As to why OpenGL is causing issues, do a DDU driver wipe and install the latest drivers if you have not already done so.
Well, that's exactly what the FAQ indicates.
i5 760 4GHz, 8g memory, gtx 660 ti, Windows 7.
Ya it's only 2GB Nvidia GPU's that do not work with Windows 7 according to the FAQ....
I imagine it's possible for someone to get it working but for most I think it's probably not. And I don't think they make 4GB GTX 750 ti's... I could be wrong I've seen 4GB GT 730/740's out there for some ridiculous reason.
I'll try the DDU wipe as recommended by Salamand3r.
Google :D
http://www.newegg.com/Product/Product.aspx?Item=N82E16814125813
https://www.asus.com/Graphics-Cards/STRIXGTX750TIDC2OC4GD5/
https://www.amazon.com/EVGA-GeForce-Display-Graphics-02G-P4-3757-KR/dp/B00J0ISHMQ
It's pretty much pointless, but they do make them.

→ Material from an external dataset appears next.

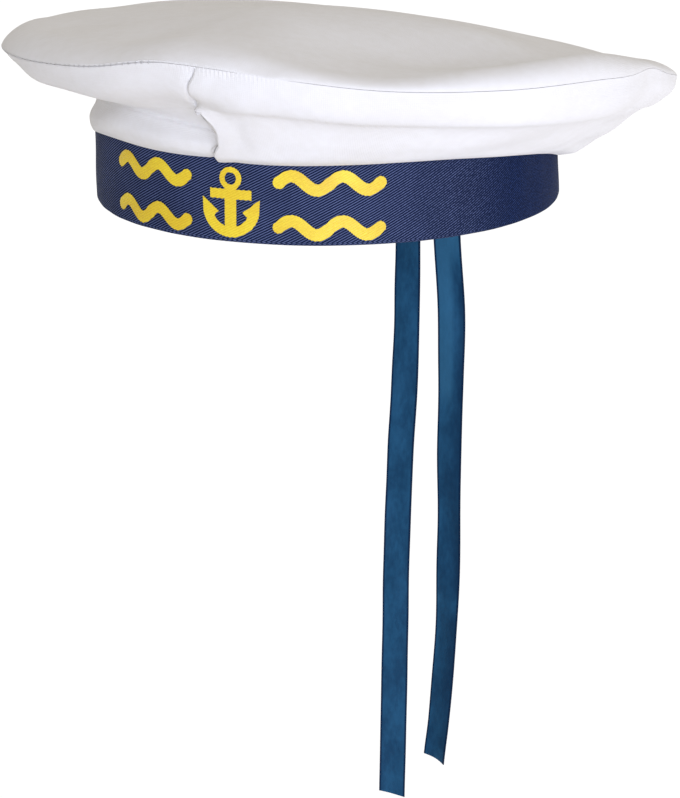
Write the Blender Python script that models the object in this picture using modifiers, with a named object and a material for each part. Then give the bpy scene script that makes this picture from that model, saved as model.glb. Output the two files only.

I'd be more surprised if you had actually even looked for it before :D
I mean, really, what is the point of the damn thing? It's logical to assume that such a card would have no reason to exist - but then again, the GTX 745 with 4GB of DDR3 is still sold on "1080p gaming" machines from Alienware, so I guess pointless products exist everywhere.
to my understanding, all of nvidia's 'lower' cards having high vram options where specifically built for SLI under DX11. If buying a single card, yes, completely pointless...but dx11 ran the cards in parallel, rather than series, so all cards had to load the entire frame buffer footprint into memory...i.e. 2+ 2GB cards only net 2GB of usable Vram. Newer api's don't do it that way...
so buying a pair of the 4GB cards let you use 4gb in SLI, also. Not quite the benefit it would seem on paper, but would allow better settings or resolution bumps in specific games that supported SLI fairly well.
The only thing it's good for really is in very poorly optimized games that may use more than 2GB of vram at 1080p, having 4GB would just mean that you aren't limited by vram. But having said that, at the settings that you should need to be at to use more than 2GB, the GTX 750 ti shouldn't even be getting playable framerates anyways. To me it's just a marketing gimmick.
Some people literally do buy GPU's based on the amount of vram they have. I have had huge arguments with people that literally say "but I have a 4GB card!!!" when they are confused about why they aren't getting the framerates they think they should be lol. It's tough to get some people to understand that vram is not as big a factor for lower tier cards.
Agreed. I sort of avoided the gimmicky nature of it (only pointed to it not working out the way it looks on paper), or more importantly, consumer misunderstandings of how a lot of these parts work together generally...
no different than people will laughable cpu's having 32GB of system ram...'but I have tons of memory!'...doesn't matter, the cpu will never churn through that much data faster than less memory could be refilled...but oh well.
I simply reverted my GeForce driver to 368.39. Not the ideal solution, but it's seemingly improved the situation after a quick 5 minute test drive.